Premium hard coking coal fob DBCT Australia was calculated at $141.93 per tonne, down from $143.95 per tonne a day earlier.
Hard coking coal cfr Jingtang price stood at $140.20 per tonne on Tuesday, down from $141.09 on Monday. Hard coking coal fob DBCT price stood at $128.25 per tonne, down $0.79 on the day.
Demand for hard coking coal remained low while market activity centred mostly on semi-hard coking coal, semi-soft coking coal and pulverised coal injection (PCI) coal, several sources told Steel First.

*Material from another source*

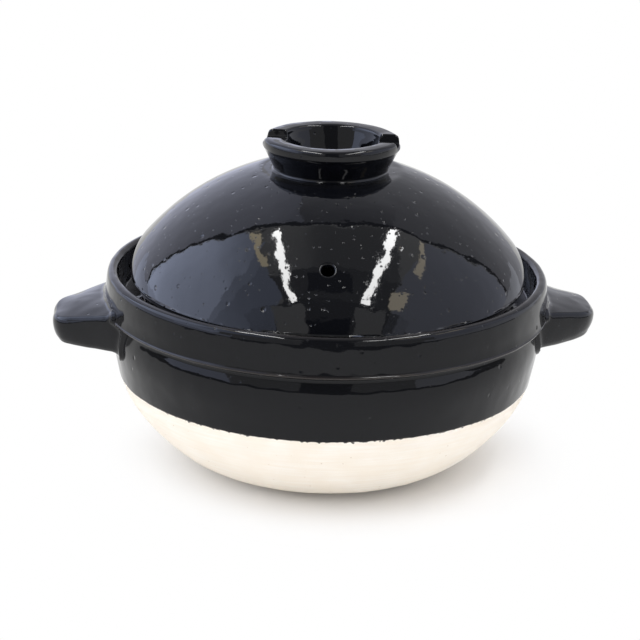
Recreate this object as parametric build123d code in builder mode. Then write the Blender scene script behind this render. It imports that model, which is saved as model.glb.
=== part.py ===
# A donabe: a stoneware pot with two lug handles and a domed lid that lifts off.
# The foot stands on z = 0 with its middle at the origin, +X runs along the lugs,
# +Z is up and every length is in millimetres.

import os
from math import acos, asin, atan2, cos, degrees, hypot, radians, sin, sqrt

from build123d import *

os.makedirs("parts", exist_ok=True)

# Pot bowl: overall sizes
rim_radius = 110.0  # outside of the rounded lip
pot_height = 99.0  # top of the lip
lip_round = 2.7  # half the thickness of the lip
roll_height = 7.0  # from the top of the lip down to the lower edge of its roll
roll_proud = 0.7  # how far the roll stands out from the band under it

# Pot bowl: band, ridge and neck
ridge_depth = 18.4  # sharp lower edge of the band, below the top of the lip
ridge_proud = 1.3  # ridge beyond the rim radius
ridge_round = 0.8
step_height = 3.2  # height over which the ridge steps in to the wall
neck_inset = 2.4  # wall under the ridge, inside the rim radius

# Pot bowl: glazed wall, bare base and foot
glaze_line_height = 47.4
glaze_line_inset = 5.4  # outside of the glaze there, inside the rim radius
glaze_thickness = 0.4
glaze_line_lean = 11.0  # degrees by which the wall leans out there
foot_radius = 50.0
base_radius_shares = (0.673, 0.815, 0.93)  # of the glaze line radius
base_height_shares = (0.122, 0.354, 0.654)  # of the glaze line height

# Pot bowl: inside
floor_thickness = 8.0
wall_thickness = 7.0
ledge_depth = 15.0  # flat ledge on which the lid sits, below the top of the lip
ledge_inset = 8.0  # outer edge of the ledge, inside the rim radius
ledge_width = 16.0
ledge_thickness = 5.5  # at its inner edge
ledge_slope_drop = 9.0  # its underside falls this much further on its way to the wall
ledge_round = 1.5

# Lid dome
lid_inset = 11.2  # widest part of the shoulder, inside the rim radius
seat_lap = 1.0  # inner edge of the ring that sits on the ledge, past the ledge's edge
seat_width = 5.6
seat_round = 1.2
shoulder_rise = 16.8  # from the seat to the widest part
shoulder_round = 12.0
dome_rise = 54.4  # from the widest part to the height that the full dome would reach
crown_margin = 7.5  # the crown is flat out to this far past the foot of the knob
crown_round = 14.0
lid_thickness = 6.0
lid_inner_round = 9.0
crown_inner_round = 40.0
lid_turn = -6.1  # the lid can stand at any angle, its hole faces this far off -Y

# Steam hole
hole_diameter = 6.2
hole_inset = 16.4  # middle of the hole, inside the widest part of the lid

# Lid knob
knob_radius = 33.8  # outside of its upright band
knob_flare = 5.6  # from its foot out to its band
knob_height = 16.4
knob_band_height = 5.3
knob_lip_width = 9.4
knob_funnel = 4.9  # narrowing of its hollow, from the lip down to the crown
knob_lip_round = 2.2
knob_edge_round = 0.8
notch_width = 18.0  # the notches take a ladle or a pair of chopsticks
notch_depth = 4.4
notch_round = 2.5
notch_turn = -4.7  # across the line from the axis to the steam hole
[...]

“There were a few PCI enquiries but I don’t have anything to offer unfortunately,” an Australian miner said.
Bearish sentiment persisted among sources speaking to Steel First. They do not expect the market to take a turn for the better before the end of the year.
“I did get a few offers but I don’t really look at them seriously unless the prices are exceptionally low,” a mill source said. “There is no demand at the moment so prices don’t really mean anything.”
“The market is still going down. Buyers will not move if there’s no demand for any specific brands,” a trading source in Beijing said.
The most-traded May coking coal futures on the Dalian Commodity Exchange closed at 1,119 yuan ($182) per tonne on Tuesday, unchanged from Monday’s close. The most-traded May coke contract closed at 1,620 yuan ($264) per tonne, up from 1,609 yuan ($262) per tonne a day earlier.
The seaborne coking coal market was again quiet on Tuesday November 26 with few fresh offers heard and December cargoes being sold out.